(Requirement)
Your task is to print all of the data word for word.
· · ·
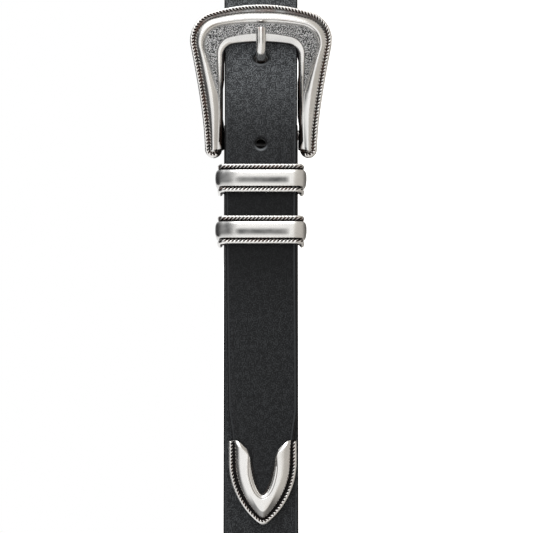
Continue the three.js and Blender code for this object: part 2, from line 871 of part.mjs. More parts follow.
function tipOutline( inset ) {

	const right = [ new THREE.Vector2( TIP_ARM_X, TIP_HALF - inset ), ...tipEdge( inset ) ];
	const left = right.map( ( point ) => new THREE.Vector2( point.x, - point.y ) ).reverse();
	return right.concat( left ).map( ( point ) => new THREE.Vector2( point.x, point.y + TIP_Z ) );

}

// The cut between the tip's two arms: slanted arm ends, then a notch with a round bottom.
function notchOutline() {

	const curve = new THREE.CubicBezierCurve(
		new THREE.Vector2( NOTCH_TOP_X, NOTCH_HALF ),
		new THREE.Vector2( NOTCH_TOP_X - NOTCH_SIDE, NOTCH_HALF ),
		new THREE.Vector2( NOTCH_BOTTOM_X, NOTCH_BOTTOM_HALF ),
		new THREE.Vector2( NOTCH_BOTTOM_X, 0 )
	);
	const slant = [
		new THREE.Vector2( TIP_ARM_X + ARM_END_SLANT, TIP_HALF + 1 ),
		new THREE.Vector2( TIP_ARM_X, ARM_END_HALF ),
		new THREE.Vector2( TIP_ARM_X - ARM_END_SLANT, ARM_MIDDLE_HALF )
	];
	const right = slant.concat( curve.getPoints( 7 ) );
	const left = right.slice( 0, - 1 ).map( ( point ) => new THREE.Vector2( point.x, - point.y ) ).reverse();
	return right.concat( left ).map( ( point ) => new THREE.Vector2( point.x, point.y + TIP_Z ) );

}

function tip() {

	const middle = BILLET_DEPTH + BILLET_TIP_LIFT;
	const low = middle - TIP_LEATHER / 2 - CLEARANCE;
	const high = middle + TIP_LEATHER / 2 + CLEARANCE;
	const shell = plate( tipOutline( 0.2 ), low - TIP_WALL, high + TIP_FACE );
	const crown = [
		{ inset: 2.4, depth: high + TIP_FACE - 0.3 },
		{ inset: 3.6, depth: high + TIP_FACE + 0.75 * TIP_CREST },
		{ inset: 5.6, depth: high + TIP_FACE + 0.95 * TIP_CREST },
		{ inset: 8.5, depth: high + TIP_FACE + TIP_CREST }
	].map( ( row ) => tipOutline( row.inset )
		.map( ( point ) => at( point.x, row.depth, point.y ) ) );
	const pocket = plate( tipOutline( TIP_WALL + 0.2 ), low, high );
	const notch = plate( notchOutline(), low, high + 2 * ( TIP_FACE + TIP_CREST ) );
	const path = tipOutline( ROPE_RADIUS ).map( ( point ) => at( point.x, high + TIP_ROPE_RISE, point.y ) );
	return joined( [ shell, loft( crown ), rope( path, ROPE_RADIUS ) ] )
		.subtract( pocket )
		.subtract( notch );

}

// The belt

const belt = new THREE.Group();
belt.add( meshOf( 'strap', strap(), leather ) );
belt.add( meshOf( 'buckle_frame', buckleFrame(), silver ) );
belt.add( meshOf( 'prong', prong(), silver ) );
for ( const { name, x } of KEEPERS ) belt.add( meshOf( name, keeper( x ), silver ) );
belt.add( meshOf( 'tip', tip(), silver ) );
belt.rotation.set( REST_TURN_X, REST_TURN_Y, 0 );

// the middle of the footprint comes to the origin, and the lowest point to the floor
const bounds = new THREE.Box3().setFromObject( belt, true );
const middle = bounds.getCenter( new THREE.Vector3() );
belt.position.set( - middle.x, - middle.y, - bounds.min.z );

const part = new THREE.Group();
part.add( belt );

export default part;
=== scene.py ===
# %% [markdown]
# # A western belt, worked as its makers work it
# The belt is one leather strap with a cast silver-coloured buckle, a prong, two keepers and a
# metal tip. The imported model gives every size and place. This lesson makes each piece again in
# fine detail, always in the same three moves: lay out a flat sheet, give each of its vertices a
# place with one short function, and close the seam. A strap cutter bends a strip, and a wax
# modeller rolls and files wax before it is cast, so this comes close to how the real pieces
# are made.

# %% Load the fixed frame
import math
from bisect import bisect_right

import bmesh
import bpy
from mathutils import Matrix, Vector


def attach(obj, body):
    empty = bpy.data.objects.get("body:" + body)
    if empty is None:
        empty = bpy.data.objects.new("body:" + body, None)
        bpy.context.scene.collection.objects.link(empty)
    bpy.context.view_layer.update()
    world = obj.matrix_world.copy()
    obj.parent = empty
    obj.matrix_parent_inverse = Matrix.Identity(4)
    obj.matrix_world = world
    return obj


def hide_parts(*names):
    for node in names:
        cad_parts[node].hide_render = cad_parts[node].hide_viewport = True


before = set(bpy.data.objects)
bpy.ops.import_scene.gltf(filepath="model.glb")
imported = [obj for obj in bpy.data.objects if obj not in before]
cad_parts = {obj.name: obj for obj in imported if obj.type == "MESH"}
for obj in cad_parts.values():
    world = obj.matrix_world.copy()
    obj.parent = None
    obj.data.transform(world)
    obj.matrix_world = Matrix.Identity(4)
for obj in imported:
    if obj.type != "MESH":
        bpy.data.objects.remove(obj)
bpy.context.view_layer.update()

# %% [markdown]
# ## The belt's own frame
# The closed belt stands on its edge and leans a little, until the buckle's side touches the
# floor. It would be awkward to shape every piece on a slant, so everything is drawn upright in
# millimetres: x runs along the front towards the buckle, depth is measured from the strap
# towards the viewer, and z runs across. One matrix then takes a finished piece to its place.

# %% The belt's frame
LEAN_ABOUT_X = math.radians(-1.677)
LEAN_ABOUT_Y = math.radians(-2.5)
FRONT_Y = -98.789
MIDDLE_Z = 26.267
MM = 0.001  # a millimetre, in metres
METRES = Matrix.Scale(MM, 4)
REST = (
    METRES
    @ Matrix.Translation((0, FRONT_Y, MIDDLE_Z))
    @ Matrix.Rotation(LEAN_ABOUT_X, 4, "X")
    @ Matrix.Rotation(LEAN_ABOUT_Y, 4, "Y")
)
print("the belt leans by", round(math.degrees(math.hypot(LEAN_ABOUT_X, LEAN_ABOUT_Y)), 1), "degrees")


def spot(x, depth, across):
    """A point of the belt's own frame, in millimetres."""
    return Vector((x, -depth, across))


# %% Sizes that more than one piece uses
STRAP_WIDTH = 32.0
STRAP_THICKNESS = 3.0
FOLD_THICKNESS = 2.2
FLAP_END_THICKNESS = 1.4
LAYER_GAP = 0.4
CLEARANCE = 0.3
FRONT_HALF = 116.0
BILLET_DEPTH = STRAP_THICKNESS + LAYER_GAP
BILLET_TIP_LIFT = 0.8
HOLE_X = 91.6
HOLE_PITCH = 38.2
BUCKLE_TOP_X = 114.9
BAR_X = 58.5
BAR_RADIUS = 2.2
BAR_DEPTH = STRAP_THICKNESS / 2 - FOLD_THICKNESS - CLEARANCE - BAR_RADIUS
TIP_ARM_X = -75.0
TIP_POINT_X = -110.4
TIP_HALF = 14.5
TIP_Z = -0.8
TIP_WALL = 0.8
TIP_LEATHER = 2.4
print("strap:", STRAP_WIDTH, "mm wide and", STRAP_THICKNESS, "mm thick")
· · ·
(Response to this task)
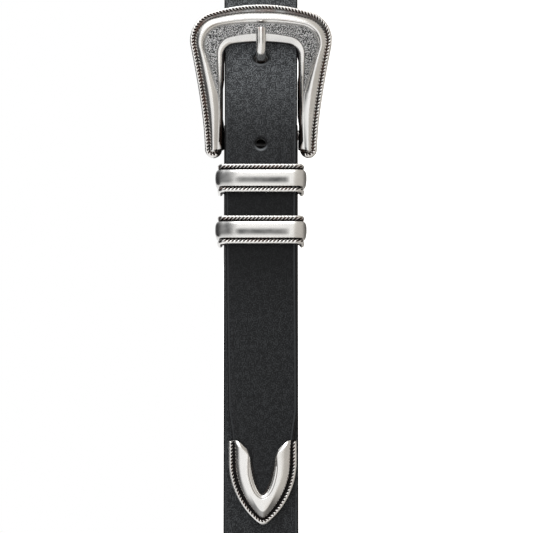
Continue the three.js and Blender code for this object: part 2, from line 871 of part.mjs. More parts follow.
function tipOutline( inset ) {

	const right = [ new THREE.Vector2( TIP_ARM_X, TIP_HALF - inset ), ...tipEdge( inset ) ];
	const left = right.map( ( point ) => new THREE.Vector2( point.x, - point.y ) ).reverse();
	return right.concat( left ).map( ( point ) => new THREE.Vector2( point.x, point.y + TIP_Z ) );

}

// The cut between the tip's two arms: slanted arm ends, then a notch with a round bottom.
function notchOutline() {

	const curve = new THREE.CubicBezierCurve(
		new THREE.Vector2( NOTCH_TOP_X, NOTCH_HALF ),
		new THREE.Vector2( NOTCH_TOP_X - NOTCH_SIDE, NOTCH_HALF ),
		new THREE.Vector2( NOTCH_BOTTOM_X, NOTCH_BOTTOM_HALF ),
		new THREE.Vector2( NOTCH_BOTTOM_X, 0 )
	);
	const slant = [
		new THREE.Vector2( TIP_ARM_X + ARM_END_SLANT, TIP_HALF + 1 ),
		new THREE.Vector2( TIP_ARM_X, ARM_END_HALF ),
		new THREE.Vector2( TIP_ARM_X - ARM_END_SLANT, ARM_MIDDLE_HALF )
	];
	const right = slant.concat( curve.getPoints( 7 ) );
	const left = right.slice( 0, - 1 ).map( ( point ) => new THREE.Vector2( point.x, - point.y ) ).reverse();
	return right.concat( left ).map( ( point ) => new THREE.Vector2( point.x, point.y + TIP_Z ) );

}

function tip() {

	const middle = BILLET_DEPTH + BILLET_TIP_LIFT;
	const low = middle - TIP_LEATHER / 2 - CLEARANCE;
	const high = middle + TIP_LEATHER / 2 + CLEARANCE;
	const shell = plate( tipOutline( 0.2 ), low - TIP_WALL, high + TIP_FACE );
	const crown = [
		{ inset: 2.4, depth: high + TIP_FACE - 0.3 },
		{ inset: 3.6, depth: high + TIP_FACE + 0.75 * TIP_CREST },
		{ inset: 5.6, depth: high + TIP_FACE + 0.95 * TIP_CREST },
		{ inset: 8.5, depth: high + TIP_FACE + TIP_CREST }
	].map( ( row ) => tipOutline( row.inset )
		.map( ( point ) => at( point.x, row.depth, point.y ) ) );
	const pocket = plate( tipOutline( TIP_WALL + 0.2 ), low, high );
	const notch = plate( notchOutline(), low, high + 2 * ( TIP_FACE + TIP_CREST ) );
	const path = tipOutline( ROPE_RADIUS ).map( ( point ) => at( point.x, high + TIP_ROPE_RISE, point.y ) );
	return joined( [ shell, loft( crown ), rope( path, ROPE_RADIUS ) ] )
		.subtract( pocket )
		.subtract( notch );

}

// The belt

const belt = new THREE.Group();
belt.add( meshOf( 'strap', strap(), leather ) );
belt.add( meshOf( 'buckle_frame', buckleFrame(), silver ) );
belt.add( meshOf( 'prong', prong(), silver ) );
for ( const { name, x } of KEEPERS ) belt.add( meshOf( name, keeper( x ), silver ) );
belt.add( meshOf( 'tip', tip(), silver ) );
belt.rotation.set( REST_TURN_X, REST_TURN_Y, 0 );

// the middle of the footprint comes to the origin, and the lowest point to the floor
const bounds = new THREE.Box3().setFromObject( belt, true );
const middle = bounds.getCenter( new THREE.Vector3() );
belt.position.set( - middle.x, - middle.y, - bounds.min.z );

const part = new THREE.Group();
part.add( belt );

export default part;
=== scene.py ===
# %% [markdown]
# # A western belt, worked as its makers work it
# The belt is one leather strap with a cast silver-coloured buckle, a prong, two keepers and a
# metal tip. The imported model gives every size and place. This lesson makes each piece again in
# fine detail, always in the same three moves: lay out a flat sheet, give each of its vertices a
# place with one short function, and close the seam. A strap cutter bends a strip, and a wax
# modeller rolls and files wax before it is cast, so this comes close to how the real pieces
# are made.

# %% Load the fixed frame
import math
from bisect import bisect_right

import bmesh
import bpy
from mathutils import Matrix, Vector


def attach(obj, body):
    empty = bpy.data.objects.get("body:" + body)
    if empty is None:
        empty = bpy.data.objects.new("body:" + body, None)
        bpy.context.scene.collection.objects.link(empty)
    bpy.context.view_layer.update()
    world = obj.matrix_world.copy()
    obj.parent = empty
    obj.matrix_parent_inverse = Matrix.Identity(4)
    obj.matrix_world = world
    return obj


def hide_parts(*names):
    for node in names:
        cad_parts[node].hide_render = cad_parts[node].hide_viewport = True


before = set(bpy.data.objects)
bpy.ops.import_scene.gltf(filepath="model.glb")
imported = [obj for obj in bpy.data.objects if obj not in before]
cad_parts = {obj.name: obj for obj in imported if obj.type == "MESH"}
for obj in cad_parts.values():
    world = obj.matrix_world.copy()
    obj.parent = None
    obj.data.transform(world)
    obj.matrix_world = Matrix.Identity(4)
for obj in imported:
    if obj.type != "MESH":
        bpy.data.objects.remove(obj)
bpy.context.view_layer.update()

# %% [markdown]
# ## The belt's own frame
# The closed belt stands on its edge and leans a little, until the buckle's side touches the
# floor. It would be awkward to shape every piece on a slant, so everything is drawn upright in
# millimetres: x runs along the front towards the buckle, depth is measured from the strap
# towards the viewer, and z runs across. One matrix then takes a finished piece to its place.

# %% The belt's frame
LEAN_ABOUT_X = math.radians(-1.677)
LEAN_ABOUT_Y = math.radians(-2.5)
FRONT_Y = -98.789
MIDDLE_Z = 26.267
MM = 0.001  # a millimetre, in metres
METRES = Matrix.Scale(MM, 4)
REST = (
    METRES
    @ Matrix.Translation((0, FRONT_Y, MIDDLE_Z))
    @ Matrix.Rotation(LEAN_ABOUT_X, 4, "X")
    @ Matrix.Rotation(LEAN_ABOUT_Y, 4, "Y")
)
print("the belt leans by", round(math.degrees(math.hypot(LEAN_ABOUT_X, LEAN_ABOUT_Y)), 1), "degrees")


def spot(x, depth, across):
    """A point of the belt's own frame, in millimetres."""
    return Vector((x, -depth, across))


# %% Sizes that more than one piece uses
STRAP_WIDTH = 32.0
STRAP_THICKNESS = 3.0
FOLD_THICKNESS = 2.2
FLAP_END_THICKNESS = 1.4
LAYER_GAP = 0.4
CLEARANCE = 0.3
FRONT_HALF = 116.0
BILLET_DEPTH = STRAP_THICKNESS + LAYER_GAP
BILLET_TIP_LIFT = 0.8
HOLE_X = 91.6
HOLE_PITCH = 38.2
BUCKLE_TOP_X = 114.9
BAR_X = 58.5
BAR_RADIUS = 2.2
BAR_DEPTH = STRAP_THICKNESS / 2 - FOLD_THICKNESS - CLEARANCE - BAR_RADIUS
TIP_ARM_X = -75.0
TIP_POINT_X = -110.4
TIP_HALF = 14.5
TIP_Z = -0.8
TIP_WALL = 0.8
TIP_LEATHER = 2.4
print("strap:", STRAP_WIDTH, "mm wide and", STRAP_THICKNESS, "mm thick")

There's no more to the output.